### WRITTEN PROBLEM
Reproduce exactly the lines below, starting with the line that contains "Describe how this" and ending with the last line of the records, both included, and nothing else.

### THE RECORDS
---
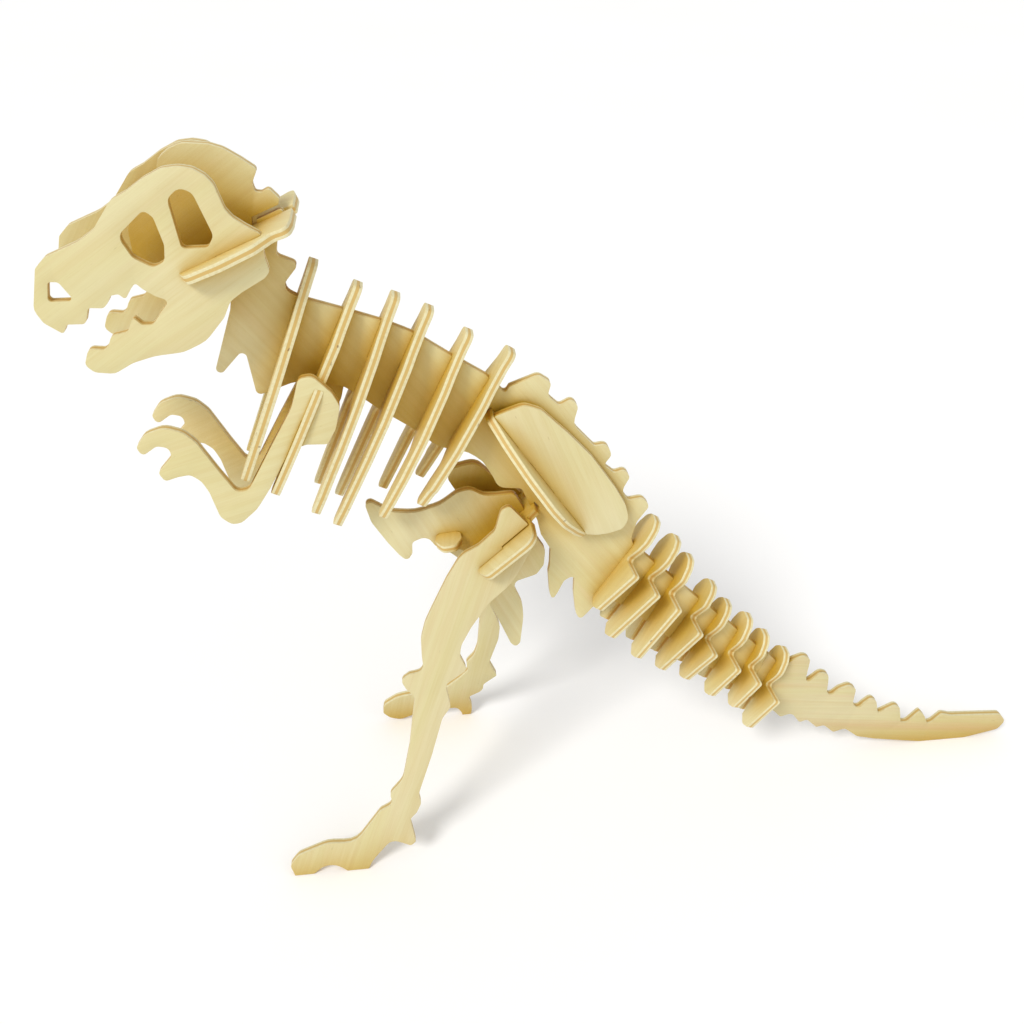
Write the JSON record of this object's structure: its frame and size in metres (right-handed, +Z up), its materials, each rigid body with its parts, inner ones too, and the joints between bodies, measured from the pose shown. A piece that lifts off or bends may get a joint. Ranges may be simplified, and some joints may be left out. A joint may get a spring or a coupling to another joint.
{
  "type": "wooden 3d jigsaw model",
  "caption": "Flat-pack plywood puzzle of a walking two-legged dinosaur skeleton: slotted ribs, tail vertebrae, skull plates, splayed legs and a curved tail.",
  "frame": {"origin": "on the ground under the middle of the body, in the plane of the spine", "axes": "+X from nose to tail tip, +Z up, the dinosaur's left side faces -Y"},
  "size_m": [0.375, 0.085, 0.2825],
  "materials": {
    "ply": "bare sanded plywood",
    "pale_ply": "bare sanded plywood, paler sheet"
  },
  "bodies": {
    "frame": {"spine": "ply", "tail_end": "pale_ply", "hip_plate": "ply", "rib_2": "ply", "arm_left": "ply", "arm_right": "ply"},
    "rib_1": {"rib_1": "ply"},
    "rib_3": {"rib_3": "ply"},
    "rib_4": {"rib_4": "ply"},
    "rib_5": {"rib_5": "ply"},
    "rib_6": {"rib_6": "ply"},
    "vertebra_1": {"vertebra_1": "ply"},
    "vertebra_2": {"vertebra_2": "ply"},
    "vertebra_3": {"vertebra_3": "ply"},
    "vertebra_4": {"vertebra_4": "ply"},
    "vertebra_5": {"vertebra_5": "ply"},
    "vertebra_6": {"vertebra_6": "ply"},
    "vertebra_7": {"vertebra_7": "ply"},
    "vertebra_8": {"vertebra_8": "ply"},
    "cheek_plate": {"cheek_plate": "ply"},
    "skull_left": {"skull_left": "ply"},
    "skull_right": {"skull_right": "ply"},
    "skull_middle": {"skull_middle": "ply"},
    "hip_leaf_left": {"hip_leaf_left": "ply"},
    "hip_leaf_right": {"hip_leaf_right": "ply"},
    "thigh_plate": {"thigh_plate": "ply"},
    "pelvis": {"pelvis": "ply", "pubis_bar": "ply"},
    "leg_left": {"leg_left": "ply"},
    "leg_right": {"leg_right": "ply"}
  },
  "joints": [
    {"name": "rib_1_slide", "type": "slide", "parent": "frame", "child": "rib_1", "axis": [0.3907, 0, 0.9205], "range_m": [0, 0.02]},
    {"name": "rib_3_slide", "type": "slide", "parent": "frame", "child": "rib_3", "axis": [0.4019, 0, 0.9157], "range_m": [0, 0.02]},
    {"name": "rib_4_slide", "type": "slide", "parent": "frame", "child": "rib_4", "axis": [0.4352, 0, 0.9003], "range_m": [0, 0.02]},
    {"name": "rib_5_slide", "type": "slide", "parent": "frame", "child": "rib_5", "axis": [0.454, 0, 0.891], "range_m": [0, 0.02]},
    {"name": "rib_6_slide", "type": "slide", "parent": "frame", "child": "rib_6", "axis": [0.5299, 0, 0.848], "range_m": [0, 0.02]},
    {"name": "vertebra_1_slide", "type": "slide", "parent": "frame", "child": "vertebra_1", "axis": [0.5225, 0, 0.8526], "range_m": [0, 0.016]},
    {"name": "vertebra_2_slide", "type": "slide", "parent": "frame", "child": "vertebra_2", "axis": [0.5225, 0, 0.8526], "range_m": [0, 0.016]},
    {"name": "vertebra_3_slide", "type": "slide", "parent": "frame", "child": "vertebra_3", "axis": [0.4067, 0, 0.9136], "range_m": [0, 0.016]},
    {"name": "vertebra_4_slide", "type": "slide", "parent": "frame", "child": "vertebra_4", "axis": [0.4695, 0, 0.8829], "range_m": [0, 0.016]},
    {"name": "vertebra_5_slide", "type": "slide", "parent": "frame", "child": "vertebra_5", "axis": [0.4384, 0, 0.8988], "range_m": [0, 0.016]},
    {"name": "vertebra_6_slide", "type": "slide", "parent": "frame", "child": "vertebra_6", "axis": [0.3665, 0, 0.9304], "range_m": [0, 0.016]},
    {"name": "vertebra_7_slide", "type": "slide", "parent": "frame", "child": "vertebra_7", "axis": [0.309, 0, 0.9511], "range_m": [0, 0.016]},
    {"name": "vertebra_8_slide", "type": "slide", "parent": "frame", "child": "vertebra_8", "axis": [0.342, 0, 0.9397], "range_m": [0, 0.016]},
    {"name": "head_slide", "type": "slide", "parent": "frame", "child": "cheek_plate", "axis": [-0.9232, 0, -0.3843], "range_m": [0, 0.022]},
    {"name": "skull_left_slide", "type": "slide", "parent": "cheek_plate", "child": "skull_left", "axis": [-0.9232, 0, -0.3843], "range_m": [0, 0.014]},
    {"name": "skull_right_slide", "type": "slide", "parent": "cheek_plate", "child": "skull_right", "axis": [-0.9232, 0, -0.3843], "range_m": [0, 0.014]},
    {"name": "skull_middle_slide", "type": "slide", "parent": "cheek_plate", "child": "skull_middle", "axis": [-0.9232, 0, -0.3843], "range_m": [0, 0.01]},
    {"name": "hip_leaf_left_slide", "type": "slide", "parent": "frame", "child": "hip_leaf_left", "axis": [0.8377, 0, 0.5461], "range_m": [0, 0.006]},
    {"name": "hip_leaf_right_slide", "type": "slide", "parent": "frame", "child": "hip_leaf_right", "axis": [0.8377, 0, 0.5461], "range_m": [0, 0.006]},
    {"name": "hip_slide", "type": "slide", "parent": "frame", "child": "thigh_plate", "axis": [-0.7793, 0, -0.6266], "range_m": [0, 0.006]},
    {"name": "pelvis_slide", "type": "slide", "parent": "thigh_plate", "child": "pelvis", "axis": [-0.7793, 0, -0.6266], "range_m": [0, 0.014]},
    {"name": "leg_left_slide", "type": "slide", "parent": "thigh_plate", "child": "leg_left", "axis": [-0.7731, -0.1265, -0.6216], "range_m": [0, 0.014]},
    {"name": "leg_right_slide", "type": "slide", "parent": "thigh_plate", "child": "leg_right", "axis": [-0.7731, 0.1265, -0.6216], "range_m": [0, 0.014]}
  ]
}
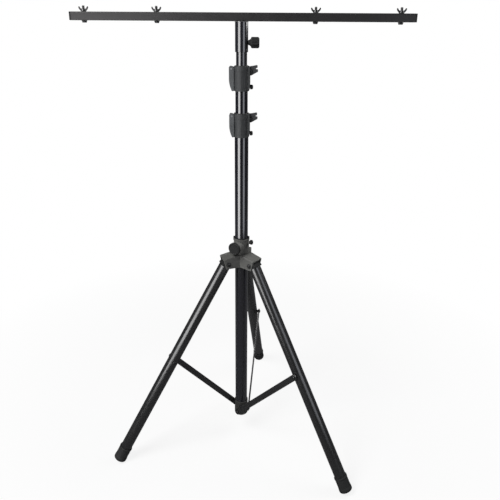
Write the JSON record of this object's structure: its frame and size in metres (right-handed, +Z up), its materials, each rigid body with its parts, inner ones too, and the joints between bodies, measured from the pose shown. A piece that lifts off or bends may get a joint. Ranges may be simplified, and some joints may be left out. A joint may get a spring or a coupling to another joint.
{
  "type": "lighting stand with crossbar",
  "caption": "Black telescopic lighting stand: folding tripod base with flat braces, clamped mast tubes and a square crossbar with bolts and wing nuts for lamps.",
  "frame": {"origin": "on the floor, under the centre of the whole stand's bounding box", "axes": "+Z up along the mast, +X along the crossbar to its right end seen from the front, -Y towards the front"},
  "size_m": [1.066, 0.8177, 1.6063],
  "materials": {
    "gloss_tube": "gloss black",
    "bar_paint": "satin black",
    "leg_paint": "satin black",
    "hub_cast": "painted dark grey",
    "clamp_plastic": "matt",
    "lever_paint": "painted grey",
    "knob_plastic": "matt black",
    "bush_plastic": "plain",
    "foot_rubber": "matt black",
    "black_hardware": "blackened",
    "zinc_steel": "zinc plated"
  },
  "bodies": {
    "mast": {"lower_tube": "gloss_tube", "bottom_hub": "hub_cast", "left_base_bolt": "black_hardware", "right_base_bolt": "black_hardware", "back_base_bolt": "black_hardware", "lower_clamp_body": "clamp_plastic", "lower_clamp_bush": "bush_plastic", "lower_clamp_nut": "knob_plastic", "lower_clamp_pin": "zinc_steel"},
    "leg_hub": {"hub_casting": "hub_cast", "hub_ring": "knob_plastic", "brake_pad": "bush_plastic", "left_pivot_bolt": "black_hardware", "right_pivot_bolt": "black_hardware", "back_pivot_bolt": "black_hardware"},
    "hub_knob": {"hub_knob": "knob_plastic"},
    "hub_thumb_screw": {"hub_thumb_screw": "knob_plastic"},
    "left_leg": {"left_leg_tube": "leg_paint", "left_leg_plug": "knob_plastic", "left_foot": "foot_rubber", "left_rivet": "black_hardware"},
    "left_brace": {"left_brace": "leg_paint", "left_brace_bolt": "black_hardware"},
    "right_leg": {"right_leg_tube": "leg_paint", "right_leg_plug": "knob_plastic", "right_foot": "foot_rubber", "right_rivet": "black_hardware"},
    "right_brace": {"right_brace": "leg_paint", "right_brace_bolt": "black_hardware"},
    "back_leg": {"back_leg_tube": "leg_paint", "back_leg_plug": "knob_plastic", "back_foot": "foot_rubber", "back_rivet": "black_hardware"},
    "back_brace": {"back_brace": "leg_paint", "back_brace_bolt": "black_hardware"},
    "middle_section": {"middle_tube": "gloss_tube", "middle_guide_bush": "bush_plastic", "upper_clamp_body": "clamp_plastic", "upper_clamp_bush": "bush_plastic", "upper_clamp_nut": "knob_plastic", "upper_clamp_pin": "zinc_steel"},
    "top_section": {"top_tube": "gloss_tube", "top_guide_bush": "bush_plastic"},
    "crossbar": {"crossbar_tube": "bar_paint", "end_cap_left": "knob_plastic", "end_cap_right": "knob_plastic", "crossbar_socket": "gloss_tube", "bar_bolt_1": "black_hardware", "bar_bolt_2": "black_hardware", "bar_bolt_3": "black_hardware", "bar_bolt_4": "black_hardware"},
    "wing_nut_1": {"wing_nut_1": "black_hardware"},
    "wing_nut_2": {"wing_nut_2": "black_hardware"},
    "wing_nut_3": {"wing_nut_3": "black_hardware"},
    "wing_nut_4": {"wing_nut_4": "black_hardware"},
    "socket_knob": {"socket_knob": "knob_plastic"},
    "lower_clamp_lever": {"lower_clamp_lever": "lever_paint"},
    "lower_clamp_handle": {"lower_clamp_handle": "clamp_plastic"},
    "upper_clamp_lever": {"upper_clamp_lever": "lever_paint"},
    "upper_clamp_handle": {"upper_clamp_handle": "clamp_plastic"}
  },
  "joints": [
    {"name": "hub_slide", "type": "slide", "parent": "mast", "child": "leg_hub", "axis": [0, 0, 1], "range_m": [0, 0.152]},
    {"name": "left_leg_fold", "type": "hinge", "parent": "leg_hub", "child": "left_leg", "pos_m": [-0.05178, -0.11269, 0.755], "axis": [0.3811, -0.9245, 0], "range_deg": [0, 29.95]},
    {"name": "left_brace_fold", "type": "hinge", "parent": "mast", "child": "left_brace", "pos_m": [-0.01441, -0.06689, 0.1], "axis": [-0.3811, 0.9245, 0], "range_deg": [0, 34.15]},
    {"name": "right_leg_fold", "type": "hinge", "parent": "leg_hub", "child": "right_leg", "pos_m": [0.04437, -0.12552, 0.755], "axis": [0.6101, 0.7923, 0], "range_deg": [0, 29.95]},
    {"name": "right_brace_fold", "type": "hinge", "parent": "mast", "child": "right_brace", "pos_m": [-0.01398, -0.11605, 0.1], "axis": [-0.6101, -0.7923, 0], "range_deg": [0, 34.15]},
    {"name": "back_leg_fold", "type": "hinge", "parent": "leg_hub", "child": "back_leg", "pos_m": [0.00741, -0.03584, 0.755], "axis": [-0.9912, 0.1323, 0], "range_deg": [0, 29.95]},
    {"name": "back_brace_fold", "type": "hinge", "parent": "mast", "child": "back_brace", "pos_m": [0.02838, -0.0911, 0.1], "axis": [0.9912, -0.1323, 0], "range_deg": [0, 34.15]},
    {"name": "middle_slide", "type": "slide", "parent": "mast", "child": "middle_section", "axis": [0, 0, 1], "range_m": [-0.068, 0.85]},
    {"name": "top_slide", "type": "slide", "parent": "middle_section", "child": "top_section", "axis": [0, 0, 1], "range_m": [-0.04, 0.8]},
    {"name": "crossbar_swivel", "type": "hinge", "parent": "top_section", "child": "crossbar", "pos_m": [0, -0.09135, 1.47245], "axis": [0, 0, 1], "continuous": true},
    {"name": "socket_knob_turn", "type": "hinge", "parent": "crossbar", "child": "socket_knob", "pos_m": [0.03, -0.09135, 1.50095], "axis": [1, 0, 0], "continuous": true},
    {"name": "wing_nut_1_turn", "type": "hinge", "parent": "crossbar", "child": "wing_nut_1", "pos_m": [-0.49, -0.09135, 1.58875], "axis": [0, 0, 1], "continuous": true},
    {"name": "wing_nut_2_turn", "type": "hinge", "parent": "crossbar", "child": "wing_nut_2", "pos_m": [-0.263, -0.09135, 1.58875], "axis": [0, 0, 1], "continuous": true},
    {"name": "wing_nut_3_turn", "type": "hinge", "parent": "crossbar", "child": "wing_nut_3", "pos_m": [0.227, -0.09135, 1.58875], "axis": [0, 0, 1], "continuous": true},
    {"name": "wing_nut_4_turn", "type": "hinge", "parent": "crossbar", "child": "wing_nut_4", "pos_m": [0.487, -0.09135, 1.58875], "axis": [0, 0, 1], "continuous": true},
    {"name": "lower_lever_open", "type": "hinge", "parent": "mast", "child": "lower_clamp_lever", "pos_m": [-0.0315, -0.09135, 1.272], "axis": [0, 1, 0], "range_deg": [0, 75]},
    {"name": "lower_handle_turn", "type": "hinge", "parent": "mast", "child": "lower_clamp_handle", "pos_m": [0.0275, -0.09135, 1.266], "axis": [1, 0, 0], "continuous": true},
    {"name": "upper_lever_open", "type": "hinge", "parent": "middle_section", "child": "upper_clamp_lever", "pos_m": [-0.0315, -0.09135, 1.4217], "axis": [0, 1, 0], "range_deg": [0, 75]},
    {"name": "upper_handle_turn", "type": "hinge", "parent": "middle_section", "child": "upper_clamp_handle", "pos_m": [0.0275, -0.09135, 1.4157], "axis": [1, 0, 0], "continuous": true},
    {"name": "hub_knob_turn", "type": "hinge", "parent": "leg_hub", "child": "hub_knob", "pos_m": [-0.0203, -0.12582, 0.814], "axis": [-0.5075, -0.8616, 0], "continuous": true},
    {"name": "hub_thumb_screw_turn", "type": "hinge", "parent": "leg_hub", "child": "hub_thumb_screw", "pos_m": [0, -0.09135, 0.8205], "axis": [0.8996, -0.3635, 0.2419], "continuous": true}
  ],
  "couplings": [
    {"joint": "left_leg_fold", "follows": "hub_slide", "rad_per_m": 3.4385},
    {"joint": "left_brace_fold", "follows": "hub_slide", "rad_per_m": 3.9206},
    {"joint": "right_leg_fold", "follows": "hub_slide", "rad_per_m": 3.4385},
    {"joint": "right_brace_fold", "follows": "hub_slide", "rad_per_m": 3.9206},
    {"joint": "back_leg_fold", "follows": "hub_slide", "rad_per_m": 3.4385},
    {"joint": "back_brace_fold", "follows": "hub_slide", "rad_per_m": 3.9206}
  ]
}
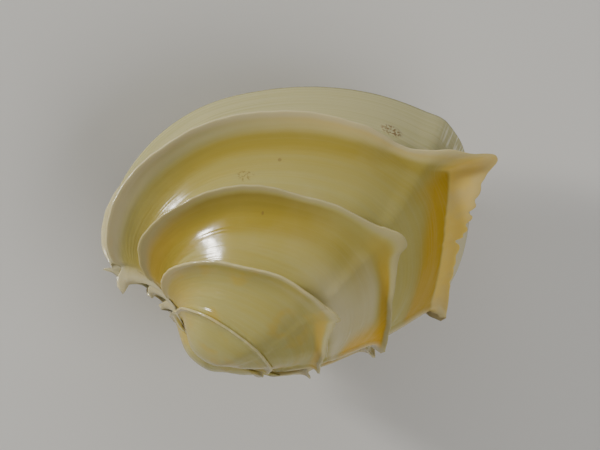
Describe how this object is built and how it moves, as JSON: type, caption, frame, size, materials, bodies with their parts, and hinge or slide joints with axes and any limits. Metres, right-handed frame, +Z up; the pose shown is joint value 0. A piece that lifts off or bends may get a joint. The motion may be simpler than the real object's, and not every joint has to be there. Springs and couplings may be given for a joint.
{
  "type": "venus clam shell",
  "caption": "Closed venus clam shell of two frilled valves with a rear spout and a ligament, lying on one valve.",
  "frame": {"origin": "middle of the underside's bounding box, on the surface that the shell lies on", "axes": "+X towards the posterior end with the spout, +Y towards the ventral margin, +Z up through the right valve"},
  "size_m": [0.0434, 0.0322, 0.0272],
  "materials": {
    "shell": "gloss",
    "ligament": "satin"
  },
  "bodies": {
    "root": {"right_valve": "shell", "left_valve": "shell", "ligament": "ligament"}
  },
  "joints": []
}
---
### TASK SOLUTION
Describe how this object is built and how it moves, as JSON: type, caption, frame, size, materials, bodies with their parts, and hinge or slide joints with axes and any limits. Metres, right-handed frame, +Z up; the pose shown is joint value 0. A piece that lifts off or bends may get a joint. The motion may be simpler than the real object's, and not every joint has to be there. Springs and couplings may be given for a joint.
{
  "type": "venus clam shell",
  "caption": "Closed venus clam shell of two frilled valves with a rear spout and a ligament, lying on one valve.",
  "frame": {"origin": "middle of the underside's bounding box, on the surface that the shell lies on", "axes": "+X towards the posterior end with the spout, +Y towards the ventral margin, +Z up through the right valve"},
  "size_m": [0.0434, 0.0322, 0.0272],
  "materials": {
    "shell": "gloss",
    "ligament": "satin"
  },
  "bodies": {
    "root": {"right_valve": "shell", "left_valve": "shell", "ligament": "ligament"}
  },
  "joints": []
}